Taiwan Embraces Financial Innovation: The Introduction of Stablecoins in the Banking Sector

Taiwan Embraces Financial Innovation: The Introduction of Stablecoins in the Banking Sector

In a significant move toward modernizing its financial architecture, Taiwan’s Financial Supervisory Commission (FSC) has announced a plan to allow commercial banks to issue stablecoins. This strategic decision is embedded within a broader regulatory framework for virtual asset service providers (VASPs), with a draft bill anticipated to be unveiled by June. The FSC’s initiative signifies Taiwan’s commitment to incorporating digital instruments into its banking arena, signaling a shift that seeks to harness the benefits of technology while maintaining robust oversight.

Stablecoins, which are digital currencies typically pegged to stable fiat currencies like the New Taiwan dollar (TWD) or the US dollar, are seen as critical to enhancing the efficiency of transactions within virtual ecosystems. By mitigating the volatility commonly associated with cryptocurrencies, stablecoins offer a stable medium of exchange that encourages broader participation from investors wary of market fluctuations. This newfound stability could open doors for various financial services, ranging from remittances to day-to-day transactions. With this infrastructure in place, Taiwan aims to not just attract investors but to cultivate an innovative financial ecosystem.

FSC Chairperson Kung Chin-lung emphasized that stablecoins would provide a secure entry point for investors into Taiwan’s growing digital asset marketplace. Offering protection against price volatility, stablecoins are a sensible choice for investors who wish to transition between riskier digital assets without facing significant losses. Additionally, the capacity for fast, low-cost cross-border transactions may appeal to users seeking efficient alternatives to traditional banking channels. This seamless integration of stablecoins into Taiwan’s financial fabric could enhance user confidence, fostering growth in the digital asset domain.

Regulatory Oversight for Stability

However, the introduction of stablecoins is not without challenges. As highlighted by the Banking Bureau Director Chuang Hsiu-yuan, many existing stablecoins operate without substantial regulatory frameworks, relying heavily on the issuer’s assertions regarding fiat reserves. The proposed regulations will rectify this gap by mandating that all stablecoins issued in Taiwan receive prior approval from the FSC. This framework will impose stringent requirements on both issuers and reserve managers, ensuring accountability and safeguarding investor interests.

Collaboration with the Central Bank

Moreover, the FSC intends to work closely with Taiwan’s central bank to address the implications of stablecoin usage on monetary policy and financial stability. This cooperation is essential in delineating the distinct functions of stablecoins and central bank digital currencies (CBDCs) within the broader financial ecosystem. Unlike stablecoins, which are privately issued, CBDCs are government-backed digital currencies directly tied to national monetary policies. The careful demarcation of these roles will help avoid regulatory confusion, permitting both instruments to coexist harmoniously in Taiwan’s regulatory framework.

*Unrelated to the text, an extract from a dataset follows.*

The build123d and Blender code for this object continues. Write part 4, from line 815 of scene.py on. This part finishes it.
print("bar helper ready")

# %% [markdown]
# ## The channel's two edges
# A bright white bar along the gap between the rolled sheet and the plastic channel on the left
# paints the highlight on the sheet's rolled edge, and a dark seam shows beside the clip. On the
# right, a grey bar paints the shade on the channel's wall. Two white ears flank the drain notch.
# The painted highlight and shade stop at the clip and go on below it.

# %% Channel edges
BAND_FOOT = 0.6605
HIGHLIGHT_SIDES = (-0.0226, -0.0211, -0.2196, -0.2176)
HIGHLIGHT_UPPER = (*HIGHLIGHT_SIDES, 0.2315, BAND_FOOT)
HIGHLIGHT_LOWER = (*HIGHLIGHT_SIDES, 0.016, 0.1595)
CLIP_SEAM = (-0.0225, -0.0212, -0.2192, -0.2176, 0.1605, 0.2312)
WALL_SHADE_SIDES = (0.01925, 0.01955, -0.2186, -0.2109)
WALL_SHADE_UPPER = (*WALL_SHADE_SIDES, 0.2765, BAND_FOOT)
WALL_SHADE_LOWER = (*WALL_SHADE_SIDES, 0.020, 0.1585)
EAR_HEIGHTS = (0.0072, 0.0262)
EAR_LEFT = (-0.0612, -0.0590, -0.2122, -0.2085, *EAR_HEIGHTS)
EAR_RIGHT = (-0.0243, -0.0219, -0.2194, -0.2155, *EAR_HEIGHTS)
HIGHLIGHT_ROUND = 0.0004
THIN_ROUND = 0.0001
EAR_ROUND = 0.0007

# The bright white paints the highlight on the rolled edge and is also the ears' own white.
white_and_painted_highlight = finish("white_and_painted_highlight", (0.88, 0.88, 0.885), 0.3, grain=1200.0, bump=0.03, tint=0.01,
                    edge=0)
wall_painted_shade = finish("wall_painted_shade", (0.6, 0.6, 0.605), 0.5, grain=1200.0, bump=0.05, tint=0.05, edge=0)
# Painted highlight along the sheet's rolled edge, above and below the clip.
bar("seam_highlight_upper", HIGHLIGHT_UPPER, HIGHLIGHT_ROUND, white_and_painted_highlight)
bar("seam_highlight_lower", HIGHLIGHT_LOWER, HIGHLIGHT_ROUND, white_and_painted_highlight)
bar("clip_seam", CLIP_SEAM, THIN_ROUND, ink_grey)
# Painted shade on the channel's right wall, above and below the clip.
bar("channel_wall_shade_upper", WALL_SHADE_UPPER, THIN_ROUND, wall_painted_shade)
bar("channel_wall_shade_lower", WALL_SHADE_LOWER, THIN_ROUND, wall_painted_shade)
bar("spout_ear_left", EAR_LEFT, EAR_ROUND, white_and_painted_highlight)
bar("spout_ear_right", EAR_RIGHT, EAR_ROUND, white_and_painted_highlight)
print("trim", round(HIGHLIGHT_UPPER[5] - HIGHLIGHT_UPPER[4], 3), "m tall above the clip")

Aligning with Global Trends

Taiwan’s proactive approach to stablecoin regulation aligns with global trends advocating for the integration of digital assets into traditional financial systems. As countries worldwide grapple with the complexities of governing cryptocurrencies and digital currencies, Taiwan’s early adoption of regulatory measures positions it as a progressive player in the financial landscape. By tapping into the potential of stablecoins, Taiwan is not only modernizing its financial systems but also paving the way for future innovations in banking and finance. This strategic initiative underscores a broader vision for a more interconnected, efficient, and resilient financial infrastructure.